### INFORMATION PROVIDED
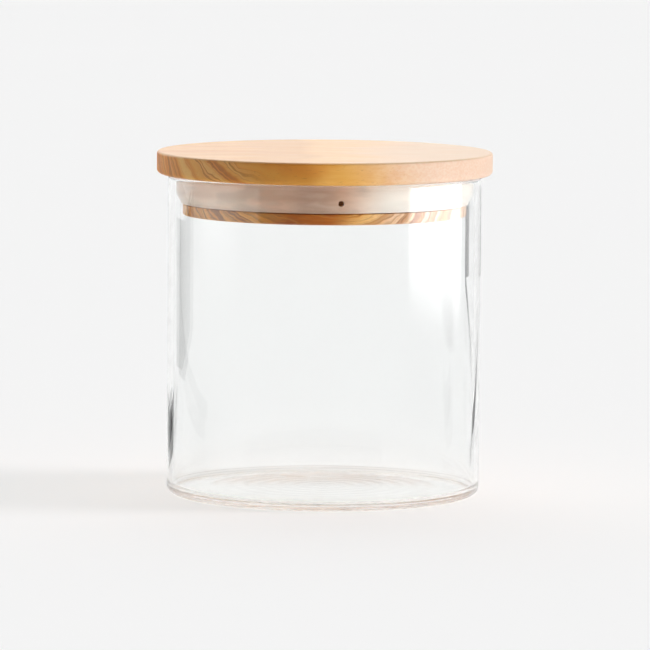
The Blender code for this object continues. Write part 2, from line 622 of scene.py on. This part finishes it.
# Suns: energy, width in degrees, place, and whether it lights the floor alone or all but the floor
ABOVE = (-0.2, 1.6, 1.75)
SUNS = {
    "back_light": (2.35, 60, ABOVE, False),
    "softbox": (2.6, 45, (1.6, -0.80, 0.52), False),
    "floor_light": (0.60, 60, ABOVE, True),
    "side_light": (9.2, 24, (1.6, 0.0, 0.46), True),
    "edge_light": (2.4, 40, (-1.03, 1.23, 0.05), False),
}

# Bright cards, which only gloss shows: two lower corners, height, level, the share of the width
# that is soft at each side, and the height over which the foot fades in
GLOWS = {
    "back_glow": ((-2.4, 2.5, 0.5), (2.4, 2.5, 0.5), 1.9, 3.0),
    "right_panel": ((0.475, 0.25, 0.0), (0.537, -0.31, 0.0), 0.60, 8.5, 0.12, 0.05),
    "panel_glow": ((0.408, -0.629, 0.002), (0.749, -0.039, 0.002), 0.60, 1.3, 0.5, 0.07),
    "left_panel": ((-0.60, 0.17, 0.004), (-0.55, -0.36, 0.004), 0.60, 2.4, 0.35, 0.06),
    "left_glow": ((-0.60, 0.19, 0.043), (-0.62, 0.50, 0.043), 0.30, 1.6, 0.2),
}

# The bright cards that the lid doesn't show
OFF_THE_LID = ("right_panel", "panel_glow")

# The level of the darkest cards
DARK = 0.02

# Dark cards, which draw the edges of the glass: two lower corners, height and level
BOARDS = {
    "left_fin": ((-0.066, 0.066, 0.012), (-0.077, 0.077, 0.003), 0.016, 0.25),
    "left_fold": ((-0.072, 0.072, -0.001), (-0.092, 0.092, -0.001), 0.018, 0.33),
    "left_wing": ((-0.092, 0.092, -0.001), (-0.142, 0.138, -0.001), 0.018, 0.04),
    "left_board": ((-0.304, 0.268, -0.01), (-0.340, 0.205, -0.01), 0.067, DARK),
    "far_left_board": ((-0.340, 0.205, -0.01), (-0.52, 0.205, -0.01), 0.067, DARK),
    "right_strip": ((0.170, 0.69, 0.0035), (0.212, 0.69, 0.0035), 0.04, DARK),
}

# A low dark line that bends along the right edge of the glass: its corners and its height
RIGHT_LINE = ((0.172, 0.690, 0.0), (0.171, 0.301, 0.0), (0.159, 0.165, 0.0), (0.113, 0.070, 0.0))
LINE_HEIGHT = 0.007

# Flat parts of a card that is bent round the jar
BEND_STEPS = 48


def add_stage(name, mesh, finish):
    """Shows a mesh as a part of the stage."""
    mesh.materials.append(finish.material)
    made = add_object(name, mesh)
    return made


def make_floor(sizes):
    """A wide round floor, a little paler under the jar, where glass gathers light."""
    shape = bmesh.new()
    low = Matrix.Translation((0.0, 0.0, -FLOOR_GAP))
    bmesh.ops.create_circle(
        shape, cap_ends=True, segments=FLOOR_FACETS, radius=sizes.floor_radius, matrix=low
    )
    paper = Finish("floor_paper", {"Roughness": 0.9, "Specular IOR Level": 0.0})
    place = paper.place()
    shade = [part * GRAIN_SHADE for part in sizes.floor_colour]
    colour = paper.blend(paper.noise(place, scale=3.0, detail=1.0), sizes.floor_colour, shade)
    x, y = paper.split(place)[:2]
    edge = JAR_HIGH.x
    under = paper.until(x * x + y * y, (edge * GATHERED) ** 2, edge ** 2)
    paper.drive("Base Color", paper.blend(under, colour, sizes.gathered_colour))
    return add_stage("floor", mesh_of("floor", shape), paper)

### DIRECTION
Copy out the material word for word and line for line.

### SOLUTION FOR THIS PROBLEM
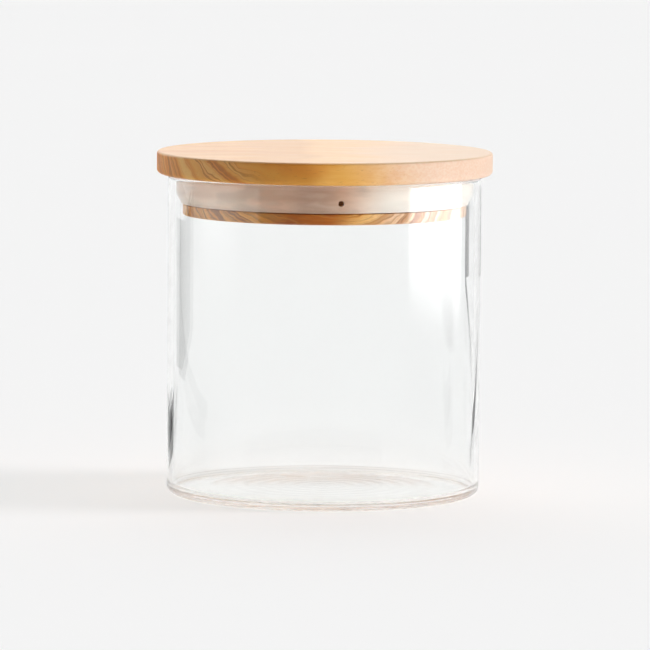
The Blender code for this object continues. Write part 2, from line 622 of scene.py on. This part finishes it.
# Suns: energy, width in degrees, place, and whether it lights the floor alone or all but the floor
ABOVE = (-0.2, 1.6, 1.75)
SUNS = {
    "back_light": (2.35, 60, ABOVE, False),
    "softbox": (2.6, 45, (1.6, -0.80, 0.52), False),
    "floor_light": (0.60, 60, ABOVE, True),
    "side_light": (9.2, 24, (1.6, 0.0, 0.46), True),
    "edge_light": (2.4, 40, (-1.03, 1.23, 0.05), False),
}

# Bright cards, which only gloss shows: two lower corners, height, level, the share of the width
# that is soft at each side, and the height over which the foot fades in
GLOWS = {
    "back_glow": ((-2.4, 2.5, 0.5), (2.4, 2.5, 0.5), 1.9, 3.0),
    "right_panel": ((0.475, 0.25, 0.0), (0.537, -0.31, 0.0), 0.60, 8.5, 0.12, 0.05),
    "panel_glow": ((0.408, -0.629, 0.002), (0.749, -0.039, 0.002), 0.60, 1.3, 0.5, 0.07),
    "left_panel": ((-0.60, 0.17, 0.004), (-0.55, -0.36, 0.004), 0.60, 2.4, 0.35, 0.06),
    "left_glow": ((-0.60, 0.19, 0.043), (-0.62, 0.50, 0.043), 0.30, 1.6, 0.2),
}

# The bright cards that the lid doesn't show
OFF_THE_LID = ("right_panel", "panel_glow")

# The level of the darkest cards
DARK = 0.02

# Dark cards, which draw the edges of the glass: two lower corners, height and level
BOARDS = {
    "left_fin": ((-0.066, 0.066, 0.012), (-0.077, 0.077, 0.003), 0.016, 0.25),
    "left_fold": ((-0.072, 0.072, -0.001), (-0.092, 0.092, -0.001), 0.018, 0.33),
    "left_wing": ((-0.092, 0.092, -0.001), (-0.142, 0.138, -0.001), 0.018, 0.04),
    "left_board": ((-0.304, 0.268, -0.01), (-0.340, 0.205, -0.01), 0.067, DARK),
    "far_left_board": ((-0.340, 0.205, -0.01), (-0.52, 0.205, -0.01), 0.067, DARK),
    "right_strip": ((0.170, 0.69, 0.0035), (0.212, 0.69, 0.0035), 0.04, DARK),
}

# A low dark line that bends along the right edge of the glass: its corners and its height
RIGHT_LINE = ((0.172, 0.690, 0.0), (0.171, 0.301, 0.0), (0.159, 0.165, 0.0), (0.113, 0.070, 0.0))
LINE_HEIGHT = 0.007

# Flat parts of a card that is bent round the jar
BEND_STEPS = 48


def add_stage(name, mesh, finish):
    """Shows a mesh as a part of the stage."""
    mesh.materials.append(finish.material)
    made = add_object(name, mesh)
    return made


def make_floor(sizes):
    """A wide round floor, a little paler under the jar, where glass gathers light."""
    shape = bmesh.new()
    low = Matrix.Translation((0.0, 0.0, -FLOOR_GAP))
    bmesh.ops.create_circle(
        shape, cap_ends=True, segments=FLOOR_FACETS, radius=sizes.floor_radius, matrix=low
    )
    paper = Finish("floor_paper", {"Roughness": 0.9, "Specular IOR Level": 0.0})
    place = paper.place()
    shade = [part * GRAIN_SHADE for part in sizes.floor_colour]
    colour = paper.blend(paper.noise(place, scale=3.0, detail=1.0), sizes.floor_colour, shade)
    x, y = paper.split(place)[:2]
    edge = JAR_HIGH.x
    under = paper.until(x * x + y * y, (edge * GATHERED) ** 2, edge ** 2)
    paper.drive("Base Color", paper.blend(under, colour, sizes.gathered_colour))
    return add_stage("floor", mesh_of("floor", shape), paper)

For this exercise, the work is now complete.